There is no question that section 41.1 adds an additional and possibly independent duty to bargain to the parties' pre-existing obligations under section 15. In reality, the addition of section 41.1 to the Act has most meaning where the parties face the circumstances described in that section at a time when they are not engaged in collective bargaining. When the circumstances arise during or near collective bargaining, there is no reason why the same issues could not be addressed during those negotiations. In fact, we would expect that where the union wishes to bargain about these issues during collective bargaining, an employer has an obligation to address them. In such a case, it is difficult to see that section 41.1 adds anything more to the obligations under section 15 than already exist.

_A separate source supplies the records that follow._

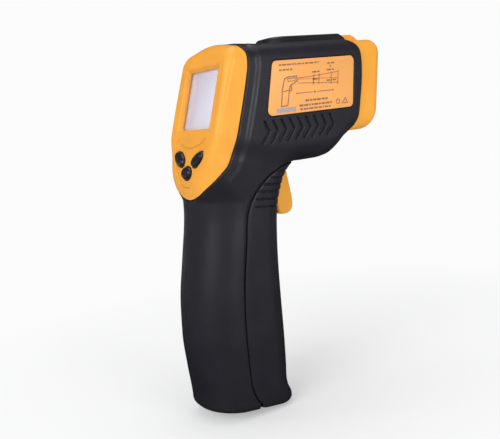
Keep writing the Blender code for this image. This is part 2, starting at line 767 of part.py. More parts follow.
def laser():
    axis, line = (1, 0, 0), Vector((0, 0, LASER_HEIGHT))
    body = [(0, 50.0), (2.6, 50.0), (2.6, 52.0), (3.2, 52.0), (3.2, 64.0), (0, 64.0)]
    turned("laser_module", line, axis, body, BRASS, 20)
    holder = block("laser_holder", (54.0, -5.5, 133.2), (61.0, 5.5, 141.2), DARK)
    cut(holder, rod("hole", (50, 0, LASER_HEIGHT), (70, 0, LASER_HEIGHT), 3.5, sides=20))
    disc = [(0, 74.3), (2.55, 74.3), (2.55, 75.3), (0, 75.3)]
    turned("laser_window", line, axis, disc, CLEAR, 16)


# ---------------------------------------------------------------- battery and wiring


def battery():
    width, depth, height = BATTERY
    rear, foot = BATTERY_REAR, BATTERY_FOOT
    half = width / 2
    rim = 1.6
    rings = []
    for level, inset in ((foot, 0.6), (foot + 0.6, 0), (foot + height - 0.6, 0), (foot + height, 0.6)):
        section = [
            (rear + inset, rim - half + inset), (rear + rim, inset - half),
            (rear + depth - rim, inset - half), (rear + depth - inset, rim - half + inset),
            (rear + depth - inset, half - rim - inset), (rear + depth - rim, half - inset),
            (rear + rim, half - inset), (rear + inset, half - rim - inset),
        ]
        rings.append([grip_point(a, w, level) for a, w in section])
    block_body = loft("battery", rings, CELL)
    middle = rear + depth / 2
    for side, radius in ((-1, 2.9), (1, 3.6)):
        low = grip_point(middle, side * 6.4, foot + height - 1)
        high = grip_point(middle, side * 6.4, foot + height + 2.0)
        join(block_body, rod("terminal", low, high, radius, STEEL, 12))
    return block_body


def battery_snap():
    top = BATTERY_FOOT + BATTERY[2] + 2.3
    low = (BATTERY_REAR + 1.5, -12.4, top)
    high = (BATTERY_REAR + BATTERY[1] - 1.5, 12.4, top + 3.2)
    return block("battery_snap", low, high, DARK, grip_point)


def leads():
    top = BATTERY_FOOT + BATTERY[2] + 2.3 + 3.2
    for name, side, look in (("battery_lead_red", -1, RED), ("battery_lead_black", 1, SLEEVE)):
        knots = [
            grip_point(-3.0, side * 5.0, top + 1.0), grip_point(-5.0, side * 5.0, top + 5.0),
            grip_point(-9.0, side * 4.0, top + 12.0), grip_point(-11.5, side * 3.0, top + 20.0),
            face_point(side * 3.0, -30.0, 11.2),
        ]
        wire(name, smooth_path(knots, 3), 0.6, look, 6)
    knots = [(49.4, 0, LASER_HEIGHT), (44, 0, 137.0), (36, 0, 136.4), (24, -6, 131), (16, -8, 128),
             face_point(-8, 8, 10.9)]
    wire("laser_lead", smooth_path(knots, 3), 0.6, RED, 6)
    ribbon_path = smooth_path([(29.4, 0, 118), (24, 0, 118.6), (18, 0, 120.5), (11.2, 0, 123)], 3)
    rings = []
    for place in ribbon_path:
        corners = ((-3.5, -0.25), (3.5, -0.25), (3.5, 0.25), (-3.5, 0.25))
        rings.append([place + Vector((0, y, z)) for y, z in corners])
    loft("sensor_ribbon", rings, WHITE)


def case_screws():
    for key, place in SHELL_SCREWS.items():
        profile = [(0, 0), (1.0, 0), (1.0, 17.6), (2.5, 17.6), (2.5, 18.6), (1.6, 19.3), (0, 19.3)]
        tip = Vector((place.x, -9.0, place.z))
        turned("case_screw_" + key, tip, (0, 1, 0), profile, STEEL, 12)


# ---------------------------------------------------------------- assembly


def body():
    """Parts the moulded skin into its shells, bezel and door."""
    skin = full_skin()
    rear_bezel(skin)
    battery_door(skin)
    cut(skin, bezel_region("behind", GAP), nose_region("ahead", 0.0), door_region("below", 0.0))
    shell_half("right_shell", skin, -1)
    shell_half("left_shell", skin, 1)
    bpy.data.objects.remove(skin)


def set_pivot(name, place):
    """Moves an object's origin onto its joint axis and leaves the shape in place."""
    obj = bpy.data.objects[name]
    shift = (Vector(place) - ORIGIN) * MM
    for point in obj.data.vertices:
        point.co -= shift
    obj.location = shift


clear_scene()
body()
nose_cover()
display_window()
labels()
trigger()
trigger_pin()
trigger_spring()
trigger_switch()
switch_plunger()
keys()
display_parts()
main_board()
processor()
optics()
laser()
battery()
battery_snap()
leads()
case_screws()
set_pivot("trigger", (PIVOT[0], 0, PIVOT[1]))
set_pivot("battery_door", grip_point(HINGE[0], 0, HINGE[1]))
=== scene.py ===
"""Looks of the infrared thermometer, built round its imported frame.

The moulded pieces are drawn as distance fields: a function gives how far a point lies
outside a piece, and its zero surface becomes the mesh. Lengths are in millimetres in a
drafting frame, +X along the barrel and +Y to the gun's left; the frame's trigger pin
fixes where that drafting frame sits in the world.
"""

import functools
import math

import bmesh
import bpy
import numpy as np
from mathutils import Euler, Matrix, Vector


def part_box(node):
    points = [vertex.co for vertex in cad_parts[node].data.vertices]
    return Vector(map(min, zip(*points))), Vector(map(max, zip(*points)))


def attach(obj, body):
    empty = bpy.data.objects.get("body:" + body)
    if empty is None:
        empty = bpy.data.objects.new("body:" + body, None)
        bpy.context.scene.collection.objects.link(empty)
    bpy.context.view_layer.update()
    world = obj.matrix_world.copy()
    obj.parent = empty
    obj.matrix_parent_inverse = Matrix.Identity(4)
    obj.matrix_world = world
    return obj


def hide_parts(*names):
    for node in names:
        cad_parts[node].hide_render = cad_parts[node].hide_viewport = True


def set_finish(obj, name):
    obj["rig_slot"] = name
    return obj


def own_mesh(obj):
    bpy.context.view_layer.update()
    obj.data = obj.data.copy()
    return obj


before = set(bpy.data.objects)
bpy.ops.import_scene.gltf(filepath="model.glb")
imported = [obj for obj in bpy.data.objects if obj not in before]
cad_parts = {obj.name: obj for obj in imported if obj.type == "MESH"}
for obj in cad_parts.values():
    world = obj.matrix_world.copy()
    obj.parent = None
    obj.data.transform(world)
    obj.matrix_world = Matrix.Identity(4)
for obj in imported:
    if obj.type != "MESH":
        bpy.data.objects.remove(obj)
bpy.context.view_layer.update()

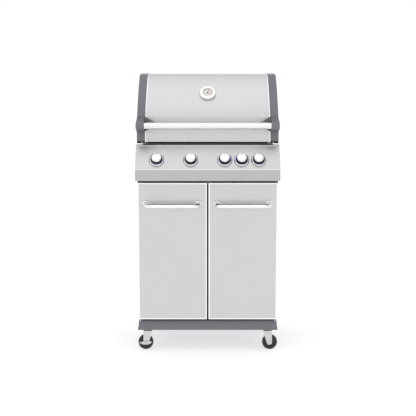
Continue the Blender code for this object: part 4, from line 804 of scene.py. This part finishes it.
def bezels():
    """Chrome rings with a dark well and a blue light ring round each knob, and index marks; the black well
    disc reaches past each ring as a painted shadow outline.
    """
    ring_line = [(0.0246, 0.0058), (0.0256, 0.0064), (0.0272, 0.0062), (0.0288, 0.0048), (0.0298, 0.0028),
                 (0.0300, 0.0006), (0.0244, 0.0006), (0.0244, 0.0020), (0.0246, 0.0024), (0.0246, 0.0058)]
    light_line = [(0.0245, 0.0030), (0.0243, 0.0050), (0.0237, 0.0052), (0.0234, 0.0044), (0.0234, 0.0014),
                  (0.0245, 0.0014), (0.0245, 0.0030)]
    # black disc under the ring: the dark well inside it and, just past the ring's edge, a painted shadow
    # outline
    well_and_shadow_line = [(0.0068, 0.0012), (0.0232, 0.0012), (0.0240, 0.0005), (0.0309, 0.0005), (0.0313, 0.0001),
                 (0.0068, 0.0001), (0.0068, 0.0012)]
    ring = 0.0345             # index marks' distance from the knob's axis
    parts = (("bezel_ring", ring_line, "bezel_chrome", "chrome_plate"),
             ("light_ring", light_line, "blue_light", "knob_satin"),
             ("bezel_well_and_painted_shadow", well_and_shadow_line, "black_moulding", "black_paint"))
    for number, x in enumerate(KNOB_X, 1):
        foot = on_slope(x, KNOB_UP_SLOPE, 0)
        for word, line, finish_name, slot in parts:
            dressed(turned(f"{word}_{number}", line, foot, OFF_SLOPE, 64), "root", finish_name, slot)
        marks = []
        for angle, size in ((-52, 0.0011), (-8, 0.0016), (28, 0.0011), (58, 0.0011)):
            turn = math.radians(90 + angle)
            spot = on_slope(x + ring * math.cos(turn), KNOB_UP_SLOPE + ring * math.sin(turn), 0.0001)
            dot_line = [(0, 0.0003), (size, 0.0003), (size, 0), (0, 0)]
            marks.append(turned("mark", dot_line, spot, OFF_SLOPE, 16))
        dressed(grouped(f"index_marks_{number}", marks), "root", "ink", "black_paint")


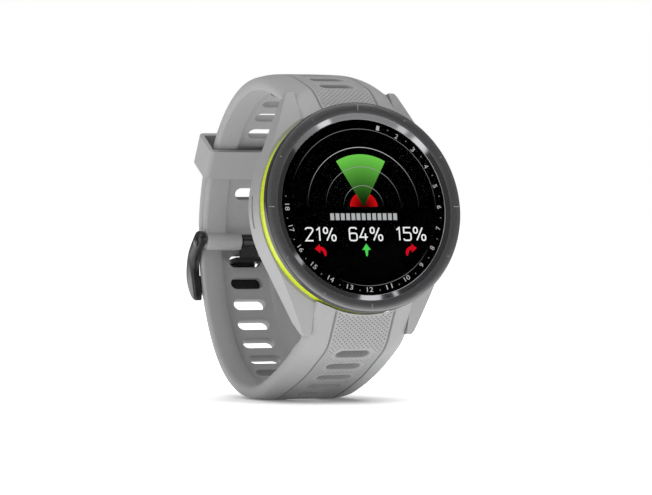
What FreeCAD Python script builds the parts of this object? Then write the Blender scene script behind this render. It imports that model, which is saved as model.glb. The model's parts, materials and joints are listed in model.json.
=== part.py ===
import FreeCAD, Part
import math
import os
import re
import Sketcher
from FreeCAD import Placement, Rotation, Vector

# Golf GPS watch, buckled into a closed loop and standing on its strap.
#
# Every piece is drawn in the watch frame, in millimetres: X towards 3 o'clock, Y towards
# 12 o'clock and Z out of the display, with the origin at the centre of the bezel's front
# face. place_on_floor then leans the whole watch back and stands it on its strap, so that
# +Z is up, the display faces -Y, and the origin is under the middle of the object.
#
# The strap is drawn in its side view, where "depth" is the distance behind the bezel's
# front face (-Z) and "rise" is the distance towards 12 o'clock (+Y). Both strap halves
# follow tangent arcs. An angle about the loop's centre is 0 straight behind the watch
# and 90 towards 12 o'clock.

SIZES = {
    # bezel, lens and display, from the front face backwards
    "bezel_radius": 21.0,
    "bezel_flat_radius": 18.75,
    "bezel_edge": 0.4,
    "bezel_depth": 1.6,
    "bezel_foot_radius": 20.2,
    "bezel_foot_depth": 2.4,
    "seat_radius": 16.3,
    "seat_depth": 1.9,
    "skirt_radius": 19.5,
    "skirt_wall": 0.8,
    "skirt_depth": 5.6,
    "lens_radius": 17.55,
    "lens_recess": 0.4,
    "lens_back": 1.6,
    "fit_gap": 0.05,
    "gasket_inner": 16.4,
    "panel_radius": 15.9,
    "panel_back": 2.8,
    "accent_radius": 20.6,
    "accent_front": 2.45,
    "accent_edge": 0.25,
    # case
    "case_front": 4.3,
    "case_back_depth": 9.6,
    "case_radius": 20.9,
    "cavity_radius": 18.2,
    "shoulder_width": 19.3,
    "shoulder_rise": 8.0,
    "lug_width": 12.2,
    "lug_tip": 24.4,
    "lug_gap": 10.4,
    "notch_foot": 16.8,
    "lug_cone_radius": 21.25,
    "lug_cone_slope": 0.55,
    "lug_heel_rise": 21.5,
    "lug_heel_drop": 1.0,
    # back cover
    "cover_radius": 19.9,
    "cover_edge": 10.7,
    "cover_face": 11.4,
    "bump_foot": 12.2,
    "bump_radius": 10.6,
    "bump_face": 12.3,
    "window_radius": 7.9,
    "window_seat": 11.6,
    "optics_radius": 7.0,
    "optics_shelf": 10.6,
    "optics_outer": 8.2,
    "groove_inner": 18.5,
    "groove_outer": 19.3,
    "groove_depth": 10.2,
    # electronics
    "antenna_inner": 16.9,
    "antenna_outer": 18.4,
    "antenna_front": 2.6,
    "antenna_back": 3.4,
    "tray_radius": 15.4,
    "tray_front": 2.9,
    "tray_floor": 3.6,
    "board_radius": 15.2,
    "board_front": 4.5,
    "board_back": 5.3,
    "chip_back": 6.1,
    "battery_width": 21.0,
    "battery_height": 18.0,
    "battery_shift": -3.5,
    "battery_front": 6.3,
    "battery_back": 9.2,
    "motor_place": 11.4,
    "motor_radius": 3.3,
    "motor_back": 8.9,
    # cover screws
    "screw_place": 12.1,
    "boss_radius": 1.6,
    "boss_front": 5.9,
    "screw_radius": 0.58,
    "screw_hole": 0.6,
    "screw_head": 1.25,
    "head_depth": 0.8,
    "driver_socket": 0.45,
    # charging port
    "port_rise": -15.0,
    "port_width": 6.4,
    "port_height": 3.2,
    "contact_radius": 0.35,
    "contact_pitch": 1.4,
    # side buttons
    "button_depth": 7.4,
    "button_turn": 32.0,
    "button_length": 5.6,
    "button_thick": 2.4,
    "button_foot": 20.2,
    "button_top": 21.7,
    "button_gap": 0.1,
    "pocket_floor": 19.75,
    "stem_radius": 0.8,
    "stem_end": 17.25,
    "clip_radius": 1.4,
    "clip_neck": 0.6,
    "clip_foot": 17.8,
    "clip_thick": 0.3,
    "seal_radius": 1.28,
    "seal_foot": 18.75,
    "seal_thick": 0.5,
    "switch_foot": 15.65,
    "switch_top": 16.8,
    "flex_inner": 15.3,
    "flex_outer": 15.6,
    # air vent in the 9 o'clock side
    "vent_rise": 0.2,
    "vent_depth": 7.75,
    "vent_length": 6.5,
    "vent_width": 0.5,
    "vent_floor": 19.6,
    # spring bars
    "bar_rise": 22.6,
    "bar_depth": 7.6,
    "bar_radius": 0.75,
    "bar_end": 10.1,
    "tip_radius": 0.4,
    "tip_end": 11.3,
    "tip_hole_end": 11.6,
    "bore_start": 3.0,
    "plunger_start": 4.6,
    "knob_place": 7.0,
    "knob_length": 0.8,
    "knob_half": 0.25,
    "knob_depth": 9.4,
    "lever_travel": 1.3,
    # strap
    "loop_depth": 28.5,
    "loop_rise": -1.5,
    "strap_thick": 2.3,
    "short_radius": 33.0,
    "short_bend_radius": 28.2,
    "short_lug_radius": 69.0,
    "tail_radius": 35.4,
    "long_lug_radius": 79.0,
    "long_start_depth": 8.1,
    "long_start_rise": -24.6,
    "strap_front_half": 11.0,
    "strap_back_half": 10.0,
    "strap_end_half": 10.3,
    "ridge_half": 8.2,
    "ridge_height": 1.2,
    "strap_end_radius": 21.15,
    "strap_end_front": 3.9,
    "slot_half": 3.6,
    "slot_width": 2.5,
    "floor_patch": 0.15,
    # buckle and keeper
    "pin_reach": 31.2,
    "pin_angle": 8.6,
    "pin_radius": 0.6,
    "pin_end": 12.0,
    "knuckle_radius": 1.75,
    "hub_radius": 1.4,
    "hub_half": 1.9,
    "hub_notch": 2.15,
    "arm_inner": 10.45,
    "arm_outer": 12.2,
    "bar_inner_reach": 36.1,
    "bar_outer_reach": 38.2,
    "rest_reach": 36.8,
    "rest_half": 3.5,
    "blade_half": 3.1,
    "blade_thick": 1.0,
    "keeper_angle": 41.0,
    "keeper_length": 6.5,
    "keeper_inner_reach": 30.3,
    "keeper_outer_reach": 36.3,
    "keeper_half": 11.1,
    "keeper_wall": 1.0,
    # stance
    "lean": 10.1,
}

# Normal angles where one strap arc meets the next, in degrees about each arc's own centre.
SHORT_ANGLES = {"end": 5.2, "top": 75.0, "slope": 112.0, "lug": 124.0}
LONG_ANGLES = {"end": 41.0, "buckle": -10.3, "heel": -28.1, "front": -98.0, "lug": -117.0}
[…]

When we ruled against the employer's motion at the outset of the case, to decline to inquire into the complaint on the basis that the parties were engaged in collective bargaining, it was not apparent to us that either party had any desire to deal with adjustment plan issues at the bargaining table. It was not apparent that there could not be a situation where the parties might engage in both collective bargaining, and adjustment plan bargaining. The situation today is quite different, however, and as we have discussed above, the incorporation of discussions over adjustment plan issues into the parties' collective bargaining is a concrete course of events which influences the wisdom of remedial relief in this case.
For the reasons above, the Board dismisses the application on the grounds that it is moot, and on the grounds that it would serve no labour relations purpose to inquire further into the application because no remedial relief would be ordered.